Both cities sit directly on the front line, across the Dnipro River from large formations of Russian troops. During my most recent visit to the area, in 2024, the then-mayor of Nikopol, Yevhen Yevtushenko, told me that its residents usually run errands on rainy days, because enemy drones tend to hunt in fair weather. “Our best means of shooting them down is with these missiles we’ve been getting from abroad,” Yevtushenko said, citing the German launcher known as the IRIS-T. “That’s a problem, because nobody is going to use those expensive rockets to shoot down a little drone.”

The dilemma seemed insurmountable at the time. But Ukrainian technology has caught up faster than either of us had expected. None of the weapons would be capable of shooting down Russia’s advanced ballistic missiles, which only the U.S.-made Patriot batteries have proved capable of reliably defeating. But when it comes to the cruder drones and rockets that Russia flings at Ukrainian cities every day, the many tinkerers of Ukraine seem much closer to a solution than they were just a year ago. “It can be done, and it needs to be done,” Yelizarov said at the end of our interview. “Because we don’t have any other choice.”
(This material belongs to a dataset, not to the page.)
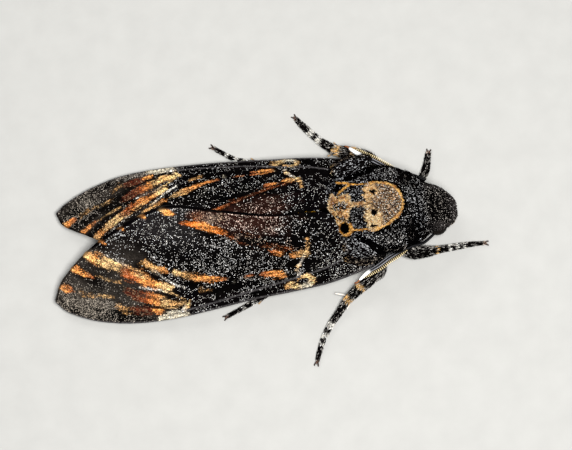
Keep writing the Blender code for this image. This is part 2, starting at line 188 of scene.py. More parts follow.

The night after he took up his new job, the Russians launched another wave of drones and cruise missiles at Ukraine’s civilian infrastructure, cutting off power and heat in the capital during one of the winter’s coldest nights. The following morning, Yelizarov saw a post on social media demanding to know why the new head of air defenses had not stopped the barrage. “I’d been on the job for less than a day, and already I was being called a failure,” he said with a smile. “I understand. People want results now. They want them yesterday.”